父は康一に異能の力を秘密にしていた。そのため、それは龍二だけでなく、陽菜の実家にまで影響を及ぼしていたのだ。
そんな面倒な事情を子供だった陽菜が、一時的にくみ取るのは難しいだろう。当時の彼女の気持ちが、全部とは言わないが康一には分かった気がした。
「うん、確かに……あの時は陽菜さん酷いなぁって思ったけど」
「こ、康一君!! 本当にごめんね!」
「でも、もういいよ。こうして謝ってくれたし。ずっと気に掛けてくれたことが分かったから、すごく嬉しかった」
「……うん」
電話口から鼻をすする音が聞こえた。
「良かったら今度、叔父さんたちと一緒に遊びに来てね。歓迎するわ」
「うん、ありがとう。考えておくね」
陽菜との電話はこうして終わった。長年のわだかまりが無くなり、康一は陽菜に対する見解が一瞬でがらりと変わるのを感じた。
そして夕方になり、外に干してあった洗濯物を片付けるために康一は外へ出る。ふと庭に視線を送ると、池の縁に座り込んで水の中に足を浸したミワがそこにいた。

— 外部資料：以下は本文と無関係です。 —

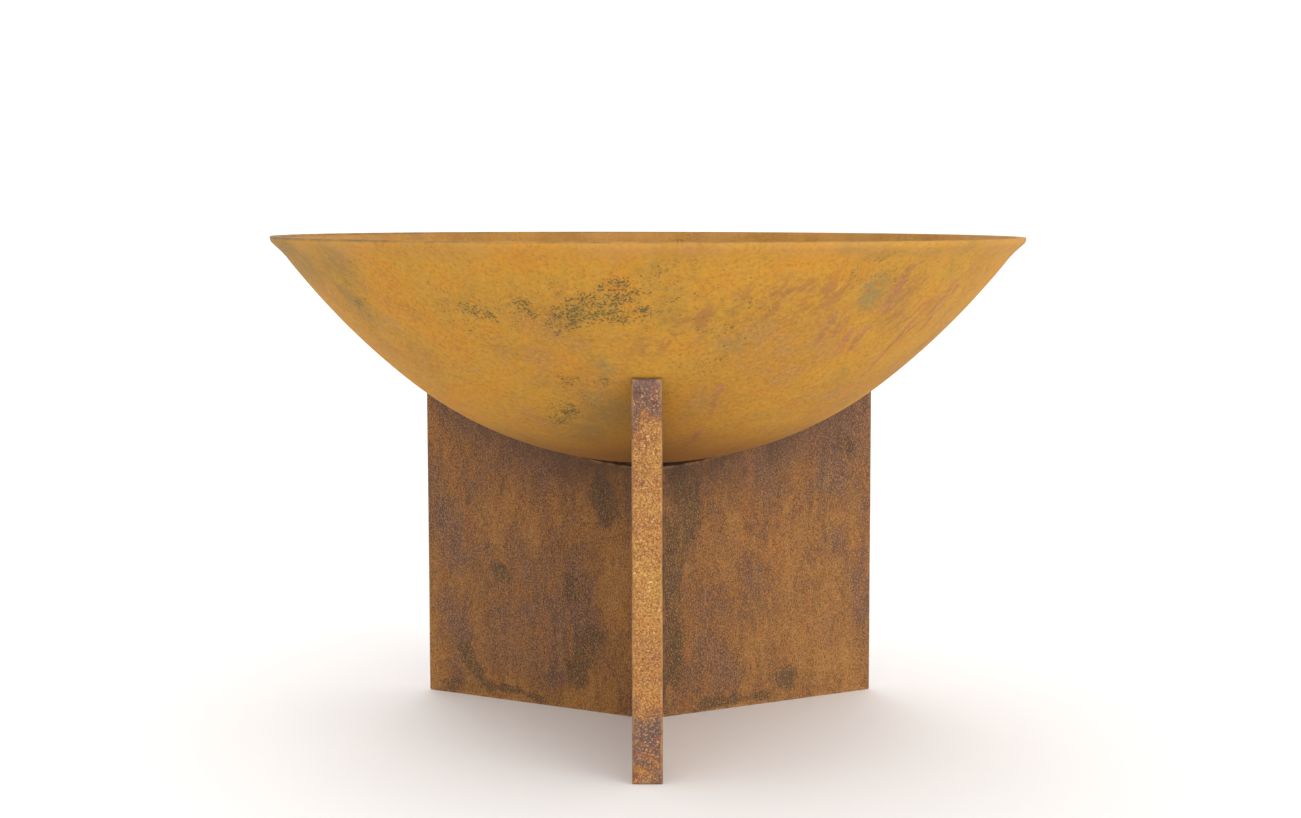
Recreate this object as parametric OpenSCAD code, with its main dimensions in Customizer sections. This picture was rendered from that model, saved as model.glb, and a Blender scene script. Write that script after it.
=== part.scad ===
// Fire pit: a dished cast bowl resting on three hollow sheet-steel blades, with a lift-out bar grate.
// The origin is on the ground under the middle of the bowl, +Z is up and one blade points along -Y.

/* [Bowl] */
// Diameter over the rim's lip
bowl_d = 800; // [770:5:830]
// Height of the bowl's underside above the ground, on the axis
bowl_floor_h = 281; // [260:1:320]
// Wall thickness of the casting
bowl_wall = 5; // [4:0.5:7]
// Outside radius of the belly arc, from the axis outwards
belly_r = 407; // [400:1:420]
// Angle from straight down at which the belly turns into the flatter flare
belly_angle = 38.5; // [36:0.5:41]
// Outside radius of the flare arc, up to the rim
flare_r = 731; // [700:1:760]
// Radius of the lip's rounded outer edge
lip_r = 8; // [6:0.5:9]
// Height of that radius's centre above the outer face of the wall
lip_rise = 8.6; // [8:0.1:9]
// Distance inwards from the rim at which the lip starts to thicken
lip_w = 14; // [13:0.5:18]
// Height of the flat rim top above the centre of the lip's radius
rim_rise = 1.5; // [0.5:0.5:3]

/* [Blades] */
// Distance from the axis to a blade's outer face
blade_len = 285.5; // [270:0.5:295]
// Thickness of a blade over both side plates
blade_t = 30; // [26:1:36]
// Thickness of the sheet that the base is made of
sheet_t = 3; // [2:0.5:4]
// Outside radius of the two folded vertical edges
fold_r = 3; // [3:0.5:5]
// Radius of the rounded bottom outer corner
foot_r = 3.5; // [2:0.5:6]
// Radius of the rounded tip between the saddle and the outer face
tip_r = 3; // [2:0.5:4]
// Gap under the bowl on the axis, where the saddles stay clear of it
centre_gap = 5.8; // [4:0.1:8]
// Gap left under the bowl where the blade tips carry it
seat_gap = 0.4; // [0.3:0.1:0.8]

/* [Grate] */
// Diameter over the grate's hoop
grate_d = 480; // [440:5:500]
// Side of the square bars
bar_w = 10; // [8:1:12]
// Number of parallel bars
bar_count = 11; // [11:1:11]
// Distance between bar centres
bar_pitch = 38; // [34:1:39]
// Distance of each cross bar from the middle
cross_y = 80; // [60:5:100]
// Distance that the bar ends stay inside the hoop's outer face
bar_setback = 1; // [0.5:0.5:3]
// Diameter of the handles' rod
rod_d = 8; // [6:0.5:9]
// Distance between the centres of a handle's legs
handle_w = 80; // [60:5:100]
// Height of a handle's top rod above the bars, to its centre
handle_h = 40; // [35:1:50]
// Bend radius of a handle, to the rod's centre
handle_bend_r = 15; // [12:1:20]

/* [Hidden] */
$fn = 120;
BLADES = ["front", "back_left", "back_right"];
BLADE_ANGLES = [-90, 150, 30];
CROSS_BARS = ["front", "back"];
HANDLES = ["left", "right"];
SIDES = [-1, 1];

BOWL_RUST = [0.74, 0.52, 0.24];
SHEET_RUST = [0.50, 0.36, 0.24];
GRATE_RUST = [0.34, 0.25, 0.19];

// Bowl: the belly arc is centred on the axis and the flare arc is tangent to it.
belly_cz = bowl_floor_h + belly_r;
flare_cx = -(flare_r - belly_r) * sin(belly_angle);
flare_cz = belly_cz + (flare_r - belly_r) * cos(belly_angle);
lip_c = [bowl_d / 2 - lip_r, wall_z(bowl_d / 2 - lip_r, 0) + lip_rise];
rim_h = lip_c[1] + rim_rise;

// Height of the wall's face at radius r, with the face set in from the outside of the bowl by inset.
function wall_z(r, inset) =
    r < (belly_r - inset) * sin(belly_angle)
        ? belly_cz - sqrt(pow(belly_r - inset, 2) - r * r)
        : flare_cz - sqrt(pow(flare_r - inset, 2) - pow(r - flare_cx, 2));

// Blades: one arc centred on the axis, low in the middle and close to the bowl near the tips.
hub_reach = blade_t / (2 * sqrt(3));
hub_corner_r = 2 * hub_reach;
saddle_low = bowl_floor_h - centre_gap;
seat_r = blade_len - 1.6 * tip_r;
seat_rise = wall_z(seat_r, 0) - seat_gap - saddle_low;
saddle_r = (seat_r * seat_r + seat_rise * seat_rise) / (2 * seat_rise);
saddle_cz = saddle_low + saddle_r;
tip_cx = blade_len - tip_r;
tip_cz = saddle_cz - sqrt(pow(saddle_r + tip_r, 2) - tip_cx * tip_cx);
inner_w = blade_t - 2 * sheet_t;

// Grate: the hoop's lower outer edge sits just clear of the bowl's inner face.
hoop_r = grate_d / 2;
hoop_z = wall_z(hoop_r, bowl_wall) + seat_gap;
bars_z = hoop_z + bar_w;
handle_x = (bar_count - 1) / 2 * bar_pitch;

// Bowl
module dish_section(inset) {
    reach = 2 * belly_r;
    turn = [reach * sin(belly_angle), belly_cz - reach * cos(belly_angle)];
    intersection() {
        translate([0, belly_cz]) circle(belly_r - inset);
        polygon([[0, belly_cz], [0, belly_cz - reach], turn]);
    }
    intersection() {
        translate([flare_cx, flare_cz]) circle(flare_r - inset);
        polygon([[0, belly_cz], turn, [reach, turn[1]], [reach, belly_cz]]);
    }
}

// The lip's underside is straight, from the wall up to where it meets the round edge tangentially.
module lip_section() {
    start = [bowl_d / 2 - lip_w, wall_z(bowl_d / 2 - lip_w, 0)];
    to_centre = lip_c - start;
    turn = atan2(to_centre[1], to_centre[0]) - asin(lip_r / norm(to_centre));
    polygon([start, lip_c + lip_r * [sin(turn), -cos(turn)], lip_c]);
    translate(lip_c) circle(lip_r);
}

module bowl_section() {
    difference() {
        intersection() {
            union() {
                dish_section(0);
                lip_section();
            }
            square([bowl_d, rim_h]);
        }
        dish_section(bowl_wall);
    }
}

module bowl() {
    color(BOWL_RUST) rotate_extrude($fn = 360) bowl_section();
}

// Base
module hub_triangle(corner_r) {
    rotate(90) circle(corner_r, $fn = 3);
}

module hub_tube() {
    color(SHEET_RUST) linear_extrude(saddle_low) difference() {
        hub_triangle(hub_corner_r);
        hub_triangle(hub_corner_r - 2 * sheet_t);
    }
}

module hub_cap() {
    color(SHEET_RUST) translate([0, 0, saddle_low - sheet_t])
        linear_extrude(sheet_t) hub_triangle(hub_corner_r - 2 * sheet_t);
}

// A blade seen from above, lying along +X.
module blade_plan() {
    difference() {
        union() {
            translate([hub_reach, -blade_t / 2])
                square([blade_len - fold_r - hub_reach, blade_t]);
            translate([hub_reach, fold_r - blade_t / 2])
                square([blade_len - hub_reach, blade_t - 2 * fold_r]);
            for (side = SIDES)
                translate([blade_len - fold_r, side * (blade_t / 2 - fold_r)]) circle(fold_r);
        }
        translate([0, -inner_w / 2]) square([blade_len - sheet_t, inner_w]);
    }
}

// A blade seen from the side: distance from the axis along X, height along Y.
module blade_side() {
    top = tip_cz + 2 * tip_r;
    to_saddle = [-tip_cx, saddle_cz - tip_cz] / (saddle_r + tip_r);
    difference() {
        union() {
            translate([hub_reach, 0]) square([blade_len - foot_r - hub_reach, top]);
            translate([hub_reach, foot_r]) square([blade_len - hub_reach, top - foot_r]);
            translate([blade_len - foot_r, foot_r]) circle(foot_r);
        }
        translate([0, saddle_cz]) circle(saddle_r);
        polygon([
            [tip_cx, tip_cz],
            [tip_cx, tip_cz] + 2 * tip_r * to_saddle,
            [blade_len + 1, top + 1],
            [blade_len + 1, tip_cz]
        ]);
    }
    translate([tip_cx, tip_cz]) circle(tip_r);
}

// Stands a side view upright along +X, w thick.
module stand_up(w) {
    rotate([90, 0, 0]) linear_extrude(w, center = true) children();
}

module blade_shell(angle) {
    color(SHEET_RUST) rotate([0, 0, angle]) intersection() {
        linear_extrude(rim_h) blade_plan();
        stand_up(2 * blade_t) blade_side();
    }
}

module saddle_strip(angle) {
    color(SHEET_RUST) rotate([0, 0, angle]) stand_up(inner_w) intersection() {
        blade_side();
        translate([0, saddle_cz]) circle(saddle_r + sheet_t);
        translate([hub_reach, sheet_t]) square([blade_len - sheet_t - hub_reach, rim_h]);
    }
}

module base_strip(angle) {
    color(SHEET_RUST) rotate([0, 0, angle]) stand_up(inner_w) intersection() {
        blade_side();
        translate([hub_reach, 0]) square([blade_len - sheet_t - hub_reach, sheet_t]);
    }
}

// Grate
module grate_ring() {
    color(GRATE_RUST) rotate_extrude() translate([hoop_r - bar_w, hoop_z]) square(bar_w);
}

module grate_cross_bar(side) {
    color(GRATE_RUST) translate([0, 0, hoop_z]) intersection() {
        translate([-hoop_r, side * cross_y - bar_w / 2, 0]) cube([grate_d, bar_w, bar_w]);
        cylinder(h = bar_w, r = hoop_r - bar_w);
    }
}

module grate_bar(i) {
    x = (i - (bar_count + 1) / 2) * bar_pitch;
    half = sqrt(pow(hoop_r - bar_setback, 2) - pow(abs(x) + bar_w / 2, 2));
    color(GRATE_RUST) translate([x - bar_w / 2, -half, bars_z]) cube([bar_w, 2 * half, bar_w]);
}

// A handle drawn flat, legs along +Y, then stood up across the grate's outermost bar.
module grate_handle(side) {
    leg = handle_h - handle_bend_r;
    span = handle_w / 2 - handle_bend_r;
    color(GRATE_RUST) translate([side * handle_x, 0, bars_z + bar_w]) rotate([90, 0, 90]) {
        for (turn = [0, 180]) rotate([0, turn, 0]) {
            translate([handle_w / 2, 0, 0]) rotate([-90, 0, 0]) cylinder(h = leg, d = rod_d);
            translate([span, leg, 0])
                rotate_extrude(angle = 90) translate([handle_bend_r, 0]) circle(d = rod_d);
        }
        translate([0, handle_h, 0]) rotate([0, 90, 0])
            cylinder(h = 2 * span, d = rod_d, center = true);
    }
}

bowl();
hub_tube();
hub_cap();
for (k = [0:2]) {
    blade_shell(BLADE_ANGLES[k]);
    saddle_strip(BLADE_ANGLES[k]);
    base_strip(BLADE_ANGLES[k]);
}
grate_ring();
for (k = [0:1]) {
    grate_cross_bar(SIDES[k]);
    grate_handle(SIDES[k]);
}
for (i = [1:bar_count])
    grate_bar(i);
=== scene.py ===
import math

import bmesh
import bpy
from mathutils import Matrix, Vector, noise


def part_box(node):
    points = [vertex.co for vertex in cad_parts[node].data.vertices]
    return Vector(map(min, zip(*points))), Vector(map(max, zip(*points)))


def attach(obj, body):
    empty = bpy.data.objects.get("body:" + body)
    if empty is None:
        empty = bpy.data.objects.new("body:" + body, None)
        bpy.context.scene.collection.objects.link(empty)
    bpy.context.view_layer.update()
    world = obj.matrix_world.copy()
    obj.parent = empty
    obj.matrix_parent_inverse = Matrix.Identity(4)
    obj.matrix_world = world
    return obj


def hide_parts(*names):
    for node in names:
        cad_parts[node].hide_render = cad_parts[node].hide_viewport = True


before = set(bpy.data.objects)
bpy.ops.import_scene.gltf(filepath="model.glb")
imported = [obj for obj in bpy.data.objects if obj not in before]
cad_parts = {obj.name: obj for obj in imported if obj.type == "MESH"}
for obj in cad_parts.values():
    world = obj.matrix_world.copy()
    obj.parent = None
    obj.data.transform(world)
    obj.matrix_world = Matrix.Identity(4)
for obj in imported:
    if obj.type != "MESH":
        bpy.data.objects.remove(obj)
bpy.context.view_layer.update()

# ---------------------------------------------------------------------------
# Sizes, in metres. What the frame can tell comes from the frame.
# ---------------------------------------------------------------------------

BELLY_R = 0.407  # outside radius of the bowl's belly arc, centred on the axis
FLARE_R = 0.731  # outside radius of the flatter arc from the belly to the rim
BELLY_ANGLE = math.radians(38.5)  # where the belly turns into the flare
BOWL_WALL = 0.005
LIP_R = 0.008  # radius of the lip's rounded outer edge
LIP_W = 0.014  # how far in from the rim the lip starts to thicken
RIM_RISE = 0.0015  # height of the flat rim top above the centre of the lip's radius
SHEET = 0.003  # thickness of the base's sheet
FOLD_R = 0.003  # outside radius of a blade's folded edges
FOOT_R = 0.0035  # radius of a blade's bottom outer corner
TIP_R = 0.003  # radius of a blade's tip
SEAT_GAP = 0.0004  # room between a blade's tip and the bowl
RIM_SAG = 0.003  # how far the casting has sagged at one side of its rim
SAG_FROM_Z = 0.40  # height at which that sag starts
SHADED = 0.080  # how far below the bowl the painted shade darkens the blades' sides
BAR = 0.010  # side of the grate's square bars
ROD_R = 0.004  # radius of the grate handles' rod
HANDLE_BEND_R = 0.015  # bend radius of a handle, to the rod's centre
MM = 0.001

BLADES = {"front": -90, "back_left": 150, "back_right": 30}  # azimuths, in degrees
BAR_NAMES = [f"grate_bar_{i}" for i in range(1, 12)]
CROSS_BARS = ["grate_cross_bar_front", "grate_cross_bar_back"]
HANDLES = ["grate_handle_left", "grate_handle_right"]

bowl_low, bowl_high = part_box("bowl")
BELLY_CZ = bowl_low.z + BELLY_R
FLARE_CX = -(FLARE_R - BELLY_R) * math.sin(BELLY_ANGLE)
FLARE_CZ = BELLY_CZ + (FLARE_R - BELLY_R) * math.cos(BELLY_ANGLE)
RIM_Z = bowl_high.z
LIP_C = Vector((bowl_high.x - LIP_R, RIM_Z - RIM_RISE))

front_low, front_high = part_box("blade_shell_front")
BLADE_LEN = -front_low.y
BLADE_T = front_high.x - front_low.x
HUB_REACH = BLADE_T / (2 * math.sqrt(3))  # where a blade's plates start
SADDLE_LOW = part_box("hub_tube")[1].z


def wall_z(r, inset):
    """Height of the bowl's wall at radius r, inset from its outside."""
    if r < (BELLY_R - inset) * math.sin(BELLY_ANGLE):
        return BELLY_CZ - math.sqrt((BELLY_R - inset) ** 2 - r * r)
    return FLARE_CZ - math.sqrt((FLARE_R - inset) ** 2 - (r - FLARE_CX) ** 2)


SEAT_R = BLADE_LEN - 1.6 * TIP_R
SEAT_RISE = wall_z(SEAT_R, 0) - SEAT_GAP - SADDLE_LOW
SADDLE_R = (SEAT_R ** 2 + SEAT_RISE ** 2) / (2 * SEAT_RISE)
SADDLE_CZ = SADDLE_LOW + SADDLE_R
TIP_CX = BLADE_LEN - TIP_R
TIP_CZ = SADDLE_CZ - math.sqrt((SADDLE_R + TIP_R) ** 2 - TIP_CX ** 2)
TIP_START = TIP_CX * SADDLE_R / (SADDLE_R + TIP_R)


def saddle_z(s):
    """Height of a blade's top edge at distance s from the axis."""
    if s <= TIP_START:
        return SADDLE_CZ - math.sqrt(SADDLE_R ** 2 - s * s)
    return TIP_CZ + math.sqrt(max(TIP_R ** 2 - (s - TIP_CX) ** 2, 0))


def foot_z(s):
    """Height of a blade's bottom edge at distance s from the axis."""
    past = s - (BLADE_LEN - FOOT_R)
    return FOOT_R - math.sqrt(max(FOOT_R ** 2 - past ** 2, 0)) if past > 0 else 0.0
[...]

彼女は眠そうに欠伸をしている最中で、康一に気付いた直後に立ち上がり、足早に近づいて来た。
「康一、なにか用か?」
ミワは康一のすぐ隣に並んで立つ。康一は彼女を少し見下ろし、自分を見上げる彼女の眼差しを真っ直ぐに受ける。
その金色の瞳は、夕陽に負けずに光彩を放って輝いている。そう、まるでこれから夜空を照らす月のように感じて、思わず康一は目を奪われた。
視線が絡み合い、見つめ合ったままの状態が続き、ミワは微笑む。
「ミワ」
康一が彼女の名を呼んだ直後、強い風が突然通り抜けて、木々のざわめきで周囲が騒然とする。涼を含んだ夜の風は、夏の終わりを静かに告げていた。
――本当なら、僕は苦しみながら早死にするはずだった。
けれども、康一は偶然にもミワと出会い、それは回避された。
妖怪について未知のことはまだまだ多い。恐らく、この体質のせいで厄介なことに巻き込まれることもあるかもしれない。
それでも、家族やミワがいれば、そんな自分の運命を康一は乗り越えられる気がした。
康一はミワに応えるように笑い返し、「洗濯物を取り込むの、手伝って」と明るく声を掛ける。すると、彼女は嬉しそうに頷いた。